At least 16 men have been detained in France, Belgium, Switzerland, Austria and Turkey on suspicion of direct or indirect involvement, with the main focus of the inquiry on Belgian and French extremists of Moroccan origin.
At the Bataclan concert hall, where 89 people were murdered, three terrorists of French nationality were killed. Two of them - Samy Amimour, 28 and Omar Ismail Mostefai, 29 - are believed to have blown themselves up while the third, Foued Mohamed-Aggad, 23, was shot by police, his explosives belt detonating as he hit the ground.
Outside the Stade de France, three bombers were killed by their own suicide devices as France played Germany in a friendly football match. One was Bilal Hadfi, 20, French-born but living in Belgium. The other two have been named as Ahmad Al Mohammad and Mohammad Al Mahmod, but these identities have not been confirmed.
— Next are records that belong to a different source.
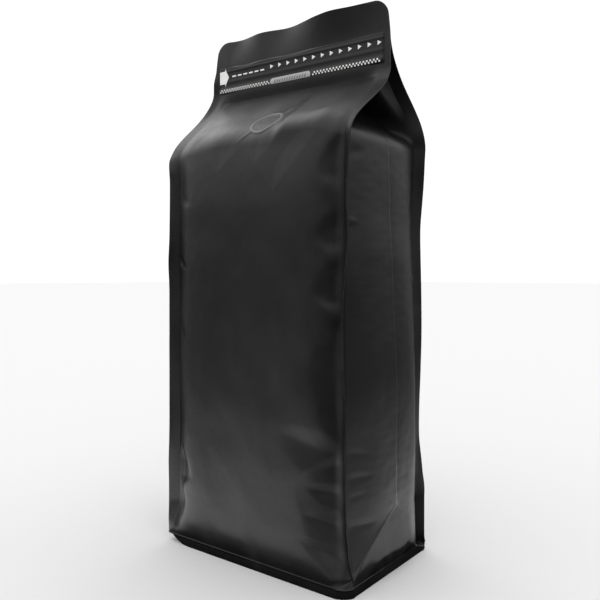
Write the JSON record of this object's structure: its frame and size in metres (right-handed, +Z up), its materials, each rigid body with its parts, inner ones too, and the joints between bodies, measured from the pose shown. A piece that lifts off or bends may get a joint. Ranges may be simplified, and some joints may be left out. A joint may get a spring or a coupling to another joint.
{
  "type": "block bottom coffee bag",
  "caption": "Filled block bottom coffee bag in matt black film, with corner fins, side gussets, a flat rimmed base, a valve ring and a zip strip across the flat header.",
  "frame": {"origin": "middle of the flat base, on the surface the bag stands on", "axes": "+Z up to the header, -Y towards the front with the zip strip and valve, +X to the right as seen from the front"},
  "size_m": [0.1448, 0.0926, 0.3236],
  "materials": {
    "film": "matt black laminate film with a soft sheen",
    "strip": "matt black ribbed film, printed with plain white shapes"
  },
  "bodies": {
    "root": {"bag_film": "film", "zip_strip": "strip"}
  },
  "joints": []
}
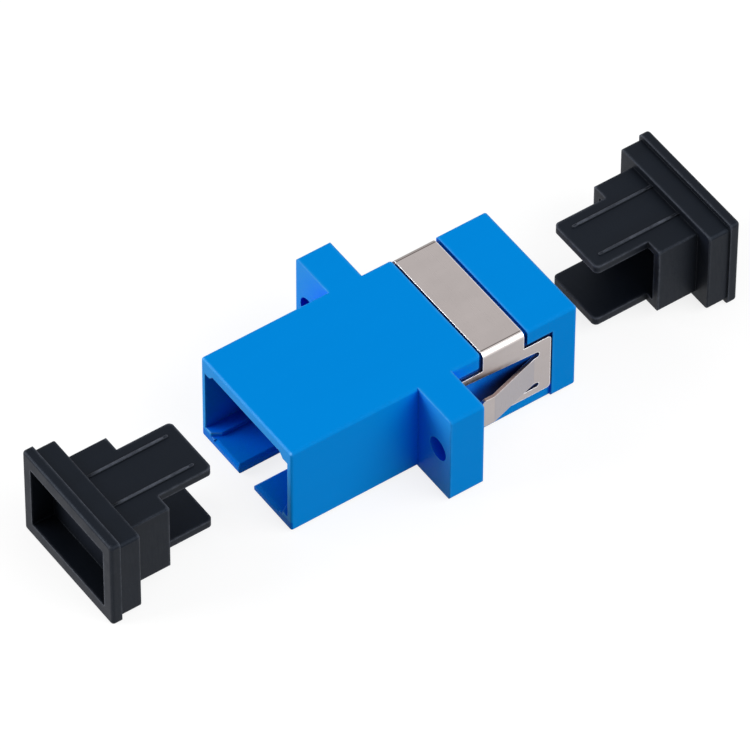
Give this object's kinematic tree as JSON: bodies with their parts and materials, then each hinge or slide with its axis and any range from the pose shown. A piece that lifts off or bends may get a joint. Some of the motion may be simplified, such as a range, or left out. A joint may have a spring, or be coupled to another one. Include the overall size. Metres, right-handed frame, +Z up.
{
  "type": "sc fibre adapter",
  "caption": "Flanged fibre adapter that joins two square push-pull plugs end to end, with a steel panel clip, a split ceramic sleeve inside and pull-off dust caps.",
  "frame": {"origin": "the middle of the bore that lines the two ferrules up", "axes": "+X the way a plug goes into mouth A, towards mouth B and the clip; +Y the width, towards a flange hole; +Z up, with the keyways below"},
  "size_m": [0.0623, 0.022, 0.0096],
  "materials": {
    "housing_plastic": "satin blue moulding",
    "insert_plastic": "satin blue moulding",
    "spring_steel": "fine rolled sheet",
    "ceramic": "polished white ceramic",
    "cap_plastic": "matt black moulding"
  },
  "bodies": {
    "adapter": {"housing": "housing_plastic", "retention_clip": "spring_steel", "latch_insert_a": "insert_plastic", "latch_insert_b": "insert_plastic", "alignment_sleeve": "ceramic"},
    "cap_a": {"dust_cap_a": "cap_plastic"},
    "cap_b": {"dust_cap_b": "cap_plastic"}
  },
  "joints": [
    {"name": "cap_a_slide", "type": "slide", "parent": "adapter", "child": "cap_a", "axis": [1, 0, 0], "range_m": [0, 0.0144]},
    {"name": "cap_b_slide", "type": "slide", "parent": "adapter", "child": "cap_b", "axis": [-1, 0, 0], "range_m": [0, 0.01355]}
  ]
}
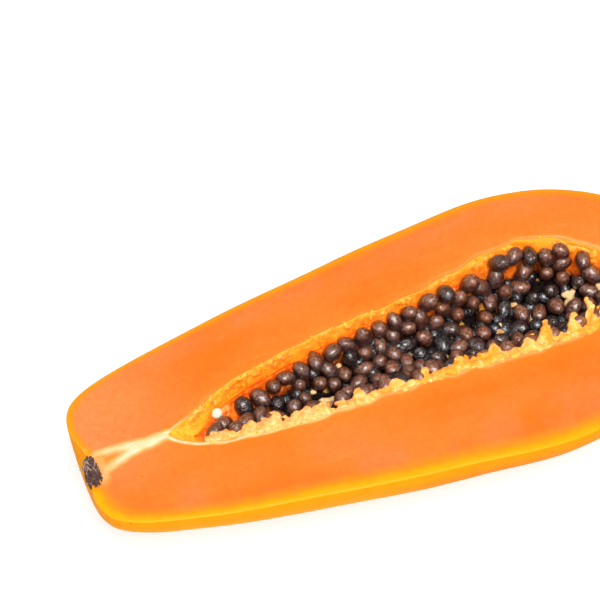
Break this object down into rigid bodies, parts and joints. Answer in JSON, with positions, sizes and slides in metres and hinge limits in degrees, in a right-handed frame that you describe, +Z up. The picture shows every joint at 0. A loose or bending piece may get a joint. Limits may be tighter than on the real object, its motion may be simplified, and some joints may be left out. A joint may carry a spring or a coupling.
{
  "type": "papaya half",
  "caption": "Ripe papaya cut lengthwise and lying on its back, with orange flesh, yellow skin and a long hollow lined with dark seeds.",
  "frame": {"origin": "centre of the bounding box's bottom face, on the surface that the half rests on", "axes": "+X from the stem end to the blossom end, +Y across the cut face, +Z up out of the cut face"},
  "size_m": [0.2362, 0.105, 0.0526],
  "materials": {
    "flesh": "moist cut fruit flesh, satin",
    "skin": "thin smooth ripe skin, satin, yellow to orange with olive zones",
    "placenta": "moist torn fibres, satin",
    "seed_coat": "wet wrinkled seed coat, glossy",
    "white_seed": "moist, smooth",
    "dry_scar": "dry, fibrous, dull"
  },
  "bodies": {
    "root": {"papaya_half": "flesh", "seeds": "seed_coat", "pale_seed": "white_seed", "stem_scar": "dry_scar"}
  },
  "joints": []
}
The seventh attacker killed that night was Brahim Abdeslam, 31, a French national born in Brussels, who blew himself up after carrying out machine gun attacks on bar and restaurant terraces. His brother, Salah, 26, is on the run. He was in Paris on the night of the attacks and is sought along with Mohamed Abrini, 29, with whom he had been filmed on a service station’s security cameras while travelling from Belgium to Paris a few days earlier.
Salah’s family has repeatedly urged him to give himself up. It is not yet clear whether his role was logistical or as an intended participant in the attacks, or both.
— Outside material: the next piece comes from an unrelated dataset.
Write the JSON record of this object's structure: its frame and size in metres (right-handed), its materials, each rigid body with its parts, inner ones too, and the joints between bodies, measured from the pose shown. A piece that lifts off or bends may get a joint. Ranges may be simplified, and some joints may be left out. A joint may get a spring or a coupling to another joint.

Abaaoud, 28, the Belgian killed when police stormed the flat in Saint-Denis on November 18, had earlier been named as the suspected ringleader of the attacks. He was already wanted after apparently escaping from a gun battle between police and ISIL terrorists in the Belgian city of Verviers eight days after the Charlie Hebdo murders in Paris in January.
Killed in Saint-Denis with Abaaoud was his cousin, Hasna Aitboulahcen, 26, a French woman of Moroccan origin, who is reported by French media to have become radicalised only in the months preceding the attacks. Prosecutors say she was not a suicide bomber, as initially reported, but died when an explosive belt worn by a third, unidentified suspect in the flat was detonated.
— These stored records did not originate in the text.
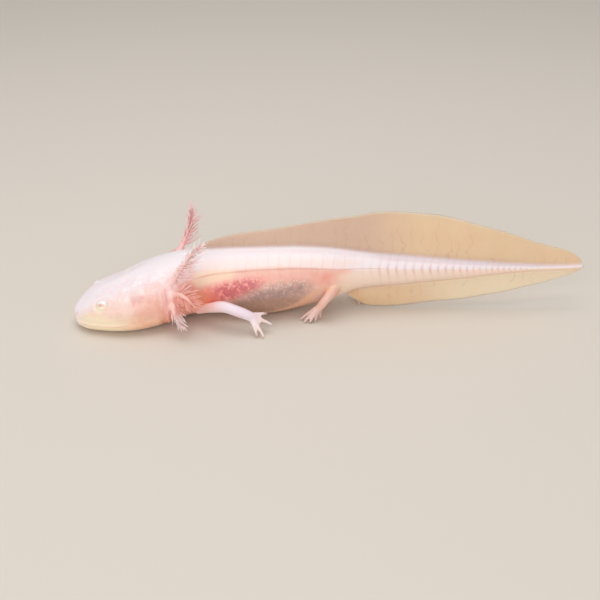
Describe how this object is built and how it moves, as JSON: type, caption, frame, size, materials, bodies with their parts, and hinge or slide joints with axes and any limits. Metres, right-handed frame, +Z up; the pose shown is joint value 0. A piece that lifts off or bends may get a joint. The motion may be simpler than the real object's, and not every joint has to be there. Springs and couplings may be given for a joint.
{
  "type": "axolotl",
  "caption": "Life-size young albino axolotl lying on the floor: broad flat head, feathery gills, swept-back limbs and a long tail with tall thin fins.",
  "frame": {"origin": "middle of the animal's outline seen from above, on the floor that it rests on", "axes": "+X from the snout to the tail tip, +Z up, so the animal's left side faces -Y"},
  "size_m": [0.1796, 0.0488, 0.0374],
  "materials": {
    "white_skin": "moist white skin with a faint lilac sheen",
    "pink_skin": "moist pink skin, flushed along the flanks",
    "fin_skin": "thin translucent skin",
    "gill_skin": "soft pink gill skin",
    "eye": "wet pearly eye"
  },
  "bodies": {
    "root": {"head": "white_skin", "jaw": "white_skin", "eye_left": "eye", "eye_right": "eye", "neck": "pink_skin", "trunk_front": "pink_skin", "trunk_rear": "pink_skin", "tail_base": "white_skin", "tail_middle": "white_skin", "tail_tip": "white_skin", "dorsal_fin": "fin_skin", "tail_fin_upper": "fin_skin", "tail_fin_lower": "fin_skin", "upper_arm_left": "white_skin", "forearm_left": "white_skin", "hand_left": "white_skin", "upper_arm_right": "white_skin", "forearm_right": "white_skin", "hand_right": "white_skin", "thigh_left": "white_skin", "shank_left": "white_skin", "foot_left": "white_skin", "thigh_right": "white_skin", "shank_right": "white_skin", "foot_right": "white_skin", "gill_left_upper": "gill_skin", "gill_left_middle": "gill_skin", "gill_left_lower": "gill_skin", "gill_right_upper": "gill_skin", "gill_right_middle": "gill_skin", "gill_right_lower": "gill_skin"}
  },
  "joints": []
}
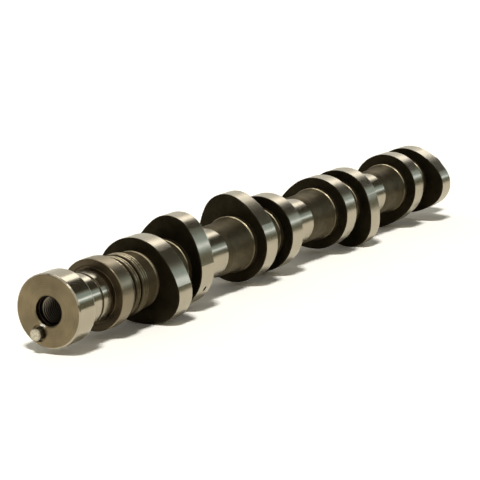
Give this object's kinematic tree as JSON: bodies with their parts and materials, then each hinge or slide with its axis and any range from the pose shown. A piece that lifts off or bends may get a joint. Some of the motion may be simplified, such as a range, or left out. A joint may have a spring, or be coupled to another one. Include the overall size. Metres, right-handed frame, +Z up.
{
  "type": "camshaft",
  "caption": "One-piece cast camshaft with paired lobes between ground bearing journals, a thrust collar, and a nose flange with a bolt hole and a dowel pin.",
  "frame": {"origin": "centre of the nose flange's front face, on the shaft's axis", "axes": "+X along the shaft's axis from the nose to the rear end, +Z up as the shaft lies on three of its lobes"},
  "size_m": [0.4454, 0.0549, 0.0541],
  "materials": {
    "cast_iron": "ground lobes, journals, flange and collar; as-cast barrels and lobe sides",
    "pin_steel": "ground, with a mottled end"
  },
  "bodies": {
    "root": {"camshaft": "cast_iron", "dowel_pin": "pin_steel"}
  },
  "joints": []
}
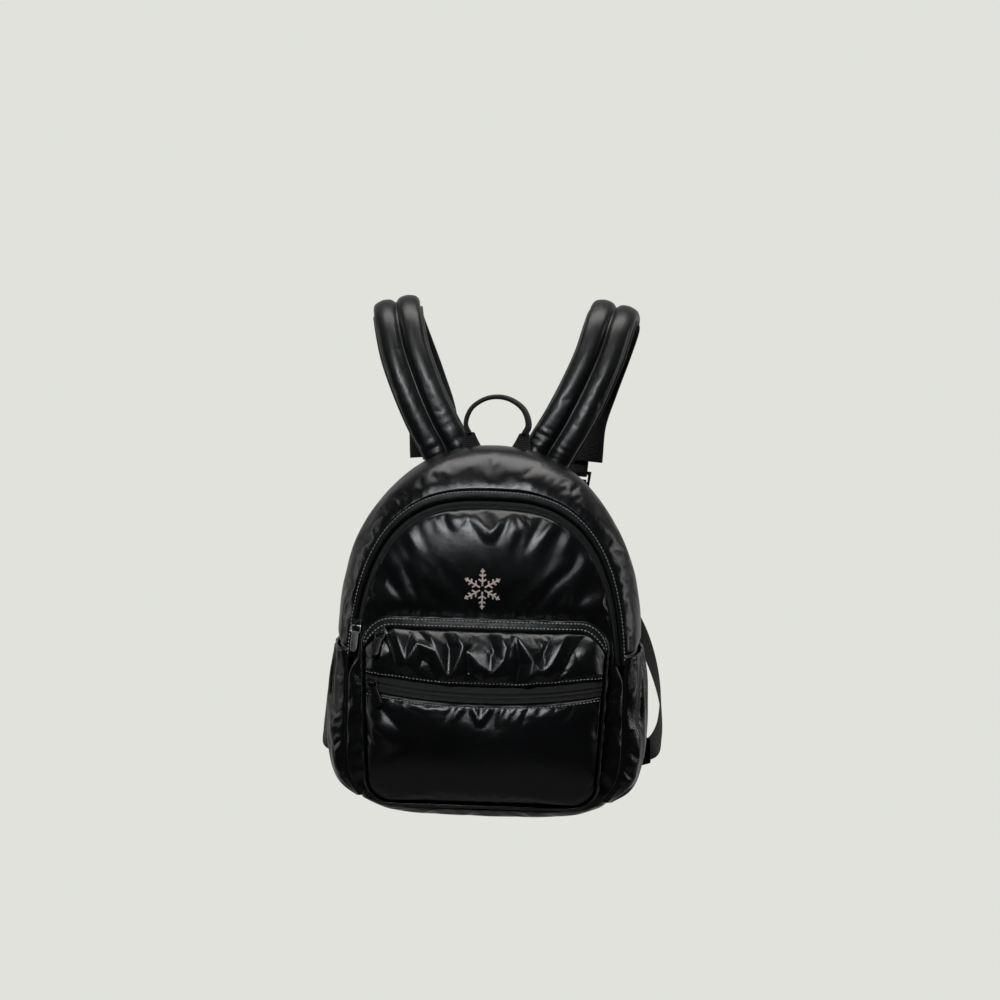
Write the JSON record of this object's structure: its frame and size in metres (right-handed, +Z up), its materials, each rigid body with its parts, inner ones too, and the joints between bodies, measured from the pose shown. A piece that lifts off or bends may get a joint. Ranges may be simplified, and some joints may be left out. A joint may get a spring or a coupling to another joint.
{
  "type": "quilted puffer backpack",
  "caption": "Child's quilted puffer backpack with an arched zip, a zipped front pocket, side slip pockets, a carry handle and padded shoulder straps, held up as worn.",
  "frame": {"origin": "midway between the undersides of the two strap crests, where the wearer's shoulders carry the bag", "axes": "+X to the right seen from the front of the bag, +Y towards the wearer, +Z up"},
  "size_m": [0.3132, 0.2854, 0.4658],
  "materials": {
    "puffer": "glossy coated nylon over padding",
    "lining": "matte mesh and lining cloth",
    "zip_tape": "matte zip tape and coil",
    "webbing": "matte woven webbing",
    "hardware": "glossy black zip sliders and pulls",
    "plastic": "matte black ladder locks"
  },
  "bodies": {
    "root": {"back_panel": "lining", "strap_backing_left": "lining", "strap_backing_right": "lining", "top_gusset": "puffer", "base_panel": "puffer", "front_panel": "puffer", "main_zip_flap": "puffer", "pocket_flap": "puffer", "pocket_gusset": "puffer", "pocket_upper_panel": "puffer", "pocket_lower_panel": "puffer", "side_panel_left": "puffer", "side_panel_right": "puffer", "side_pocket_left": "puffer", "side_pocket_right": "puffer", "strap_pad_left": "puffer", "strap_pad_right": "puffer", "strap_wing_left": "puffer", "strap_wing_right": "puffer", "main_zip": "zip_tape", "pocket_zip": "zip_tape", "lower_zip": "zip_tape", "carry_handle": "webbing", "handle_tab_left": "webbing", "handle_tab_right": "webbing", "strap_keeper_left": "webbing", "strap_keeper_right": "webbing", "strap_loop_left": "webbing", "strap_loop_right": "webbing", "strap_webbing_left": "webbing", "strap_webbing_right": "webbing", "main_zip_slider": "hardware", "pocket_zip_slider": "hardware", "lower_zip_slider": "hardware", "strap_lock_left": "plastic", "strap_lock_right": "plastic"},
    "main_zip_pull": {"main_zip_pull": "hardware"},
    "pocket_zip_pull": {"pocket_zip_pull": "hardware"},
    "lower_zip_pull": {"lower_zip_pull": "hardware"}
  },
  "joints": [
    {"name": "main_zip_pull_hinge", "type": "hinge", "parent": "root", "child": "main_zip_pull", "pos_m": [-0.11577, -0.16119, -0.28155], "axis": [-0.9518, 0.3009, 0.0589], "range_deg": [0, 150]},
    {"name": "pocket_zip_pull_hinge", "type": "hinge", "parent": "root", "child": "pocket_zip_pull", "pos_m": [-0.09181, -0.18333, -0.28596], "axis": [-0.9561, 0.2931, -0.0009], "range_deg": [0, 140]},
    {"name": "lower_zip_pull_hinge", "type": "hinge", "parent": "root", "child": "lower_zip_pull", "pos_m": [-0.09831, -0.18864, -0.3299], "axis": [-0.8069, 0.3112, -0.5021], "range_deg": [0, 140]}
  ]
}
French officials say Abaaoud was preparing imminent attacks, with the Parisian business and shopping complex, La Defence, a probable target. But the nature of Aitboulahcen’s role – whether she was a willing accomplice or acting under duress – remains unclear.
Of those in custody, there is particular interest in Ahmet Dahmani, a 26-year-old Belgian, detained with two Syrians in Turkey three days after the Paris massacres, because of suspicion that he may have helped Salah Abdeslam select attack locations in Paris.
In the French capital, police have also arrested a man named only as Mohamed S, 25, linked by media reports to to Abaaoud. Agence France-Presse says he is accused of “criminal association in relation to a terrorist plot”.
Mohamed S is an acquaintance of the dead woman and of Jawad Bendaoud, who admitted on French television immediately before his own arrest that he owned the flat raided by police. Prosecutors allege that Mohamed S had asked Bendaoud after the Paris attacks to make accommodation available for friends, though Bendaoud insists he knew nothing about a link with the massacres. A third man detained in the Paris region this week is also suspected of playing a “peripheral” role.
In Austria, two people suspected of links with the Paris attackers were arrested during the weekend in a migrants’ shelter in Salzburg, the state prosecutor in Austria said on Wednesday.
Eight men were detained in Belgium in a series of raids and arrests following the Paris attacks. Two of them, Mohammed Amri, 27, and Hamza Attouh, 21, are believed to have been stopped in France, having picked up Salah after the attacks, but allowed to drive on. Another, described as Samir Z, 20, a Frenchman, said by prosecutors to be “part of the entourage of Bilal Hadfi”, one of the stadium suicide bombers, was arrested while preparing to fly from Belgium to Morocco.
In Switzerland, two Syrians were arrested in Geneva last Friday and traces of explosives found in their car, according to Swiss media. The city’s United Nations compound was said to be on maximum alert amid unconfirmed reports that police had been searching for two others.